The palate is quite broad and elegant texturally with rounded
fruity character. Nicely savoury with a grapefruity freshness and
stone fruit/white peach characters. Very impressive. 90/100
‘We're
trying to build a wine that has both an aromatic component and
also nice texture,’ explains Martin. ‘The blending process is
about texture and maximizing aromatic lift. We have played around
with some hand-picked whole bunch pressed wine and also some
warm-fermented components’. (12–14 °C is normal for
Marlborough; Martin has done a bit at 18–20 °C.)
Composite
Pinot Noir 2006 The
first vintage of this wine. Attractive nose of dark cherry and
blackberry fruit is fresh with a hint of coke/chocolate. The
rounded palate has a savoury, spicy edge to the bright fruit. It
isn't just about primary fruit, though: there's some complexity,
too. 20% of this was aged iin new oak. 91/100
Ara
Resolute Pinot Noir 2005
First crop Pinot from a special block. Fantastic sweet dark fruit
nose with a bit of spiciness. Really refined and quite complex.
The palate is smooth and elegant with intense dark fruits.
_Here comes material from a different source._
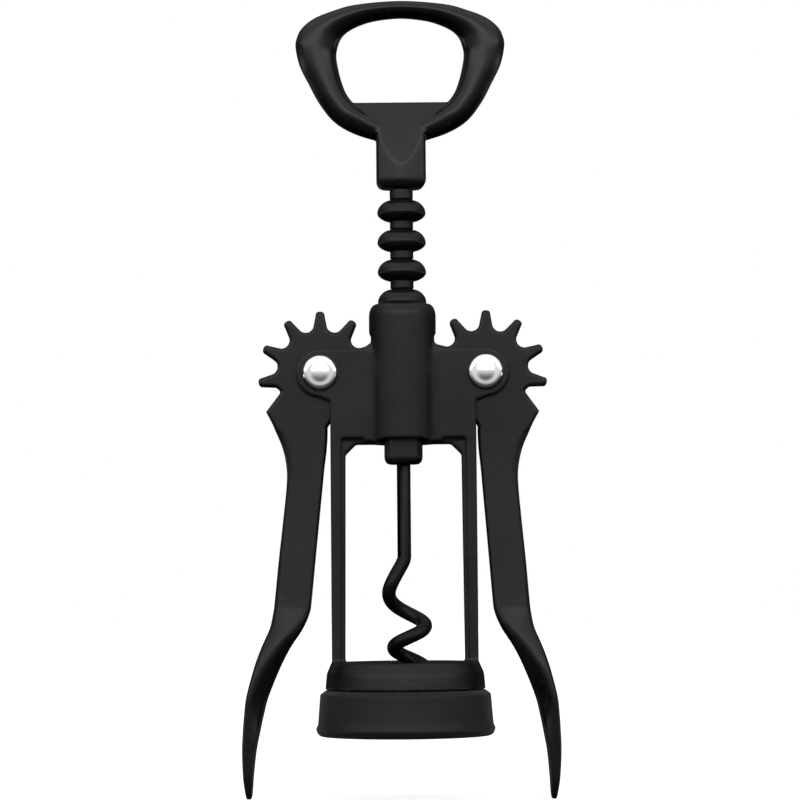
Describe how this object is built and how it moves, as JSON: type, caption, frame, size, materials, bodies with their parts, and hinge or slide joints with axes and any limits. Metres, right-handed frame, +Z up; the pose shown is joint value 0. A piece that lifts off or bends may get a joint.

It is
quite rich but still elegant, with some tarriness from the oak.
Hints of earth, too. 91/100
‘It’s
pretty unexpected to get a wine like this from the first crop’,
remarks Martin.These are interesting wines, and while it seems quite brave
to be embarking on such a large-scale project in a frost-prone
area that hasn't yet proven itself, these initial wines suggest
that Ara could have a bright future indeed.